Dear friends, permit me to welcome you with the greeting so dear to Saint Francis: “May the Lord give you peace!”
Gethsemane is one of the most important sanctuaries in the Holy Land. As I have recalled recently, this is a place of prayer, of violence and of reconciliation. It is a place of prayer because here Jesus would come to pray and it is the place where he also prayed after the last supper with his disciples just before he was arrested. In this place millions of pilgrims every year stop to pray in order to learn and to place their will in tune with the will of God. This is also a place of violence, since here Jesus was betrayed and arrested. Finally, it is a place of reconciliation, because here Jesus refused to make use of violence in order to react to his unjust arrest. This has also been a place of reconciliation among the nations who fought during the First World
War and who wanted to contribute to build this modern basilica which, for this reason, is aptly known by the name of “Church of the Nations.”

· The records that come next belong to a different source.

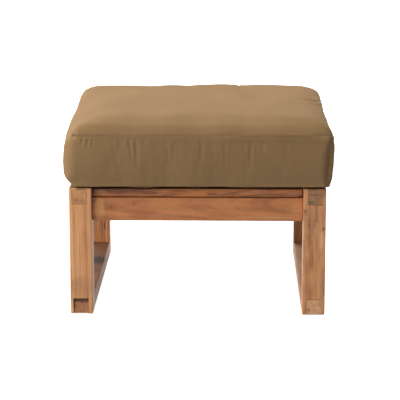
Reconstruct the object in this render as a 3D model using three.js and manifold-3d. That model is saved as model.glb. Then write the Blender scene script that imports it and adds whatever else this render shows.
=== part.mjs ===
// An outdoor ottoman footstool: two closed teak side frames with open mortise and tenon corners,
// tied by two aprons that carry a slatted deck, and a loose box cushion with a zip in its back.
// Millimetres, +Z up, the front faces -Y, the origin is on the ground under the middle.
import * as THREE from "three";
import { mergeVertices } from "three/addons/utils/BufferGeometryUtils.js";
import Module from "manifold-3d";

const wasm = await Module();
wasm.setup();

// The wooden frame as a whole
const frameWidth = 610;
const frameDepth = 610;
const frameHeight = 308;
const easeRadius = 3;
const endChamfer = 1.4;
const roundSteps = 2;

// Clearances: between faces that touch, and by how much a cut runs past a face
const gap = 0.3;
const overrun = 2;

// Corner posts and the bars between them, which form the two side loops
const postWidth = 54;
const postDepth = 52;
const railHeight = 38;
const runnerHeight = 38;
const tenonWidth = 36;
const outerCheek = 7.5;
const railTenonInset = 0.8;
const leftRunnerTenonInset = 4;
const rightRunnerTenonInset = 0.5;

// Aprons between the side loops
const apronHeight = 57;
const apronThickness = 26;
const apronSetback = 14;

// Deck of slats, a little below the tops of the rails, and its bearers, housed in the aprons
const deckRecess = 3.5;
const slatWidth = 70;
const slatSpacing = 14;
const slatThickness = 20.5;
const slatSetback = 18;
const slatEndGap = 1.5;
const bearerWidth = 22;
const bearerHeight = 45;
const housingDepth = 7;

// Knock-down fittings at each end of an apron
const boltRadius = 3;
const boltHeadRadius = 5.5;
const boltHeadHeight = 5.5;
const boltSocketAcross = 5;
const boltSocketDepth = 3;
const counterboreRadius = 7;
const counterboreDepth = 10;
const barrelNutRadius = 5;
const barrelNutLength = 16;
const barrelNutFromEnd = 32;
const boltPastNut = 3;
const dowelRadius = 4;
const dowelLength = 50;
const boltHeightShare = 0.67;
const dowelHeightShare = 0.25;

// Countersunk slat screws
const screwHeadRadius = 4.2;
const screwHeadHeight = 3;
const screwRim = 0.5;
const screwShankRadius = 2.1;
const screwLength = 42;
const screwTip = 5;
const screwSink = 0.4;

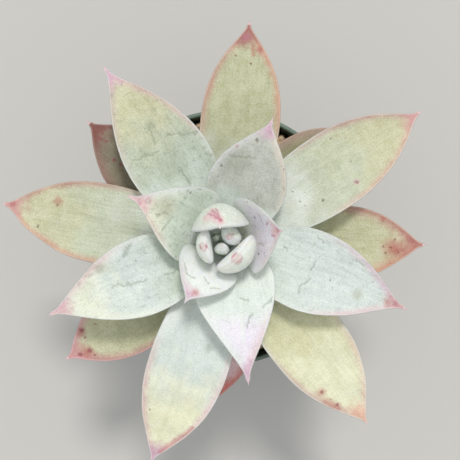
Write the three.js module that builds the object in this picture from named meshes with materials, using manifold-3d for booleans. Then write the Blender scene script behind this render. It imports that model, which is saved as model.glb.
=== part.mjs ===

The recent archaeological excavations conducted on this site by the Ministry of Jewish Antiquities in collaboration with the Professors of the Studium Biblicum Franciscanum confirm the ancient nature of the Christian memory and tradition linked with this site. As I have stated on other occasions, we are not afraid to dig, and we should not be afraid to excavate, because the search for truth, be it archaeological, scientific or religious, necessarily demands courage and constancy to dig deep: in a terrain, within the laws of nature, in libraries, in one’s own soul.
Lastly, I would like to greet with great joy the fruitful collaboration between the Custody of the Holy Land, the Studium Biblicum Franciscanum and the Israel Antiquities Authority.
As Custody of the Holy Land, which is the historical development of the Franciscan presence that knows its beginnings here in 1217, along the centuries we have sought to protect and to preserve places that have a Biblical and Christian significance. It is thanks to the prudent protection of these sites along the centuries, that it is still possible today to organise excavation campaigns in those sites which lie within our property.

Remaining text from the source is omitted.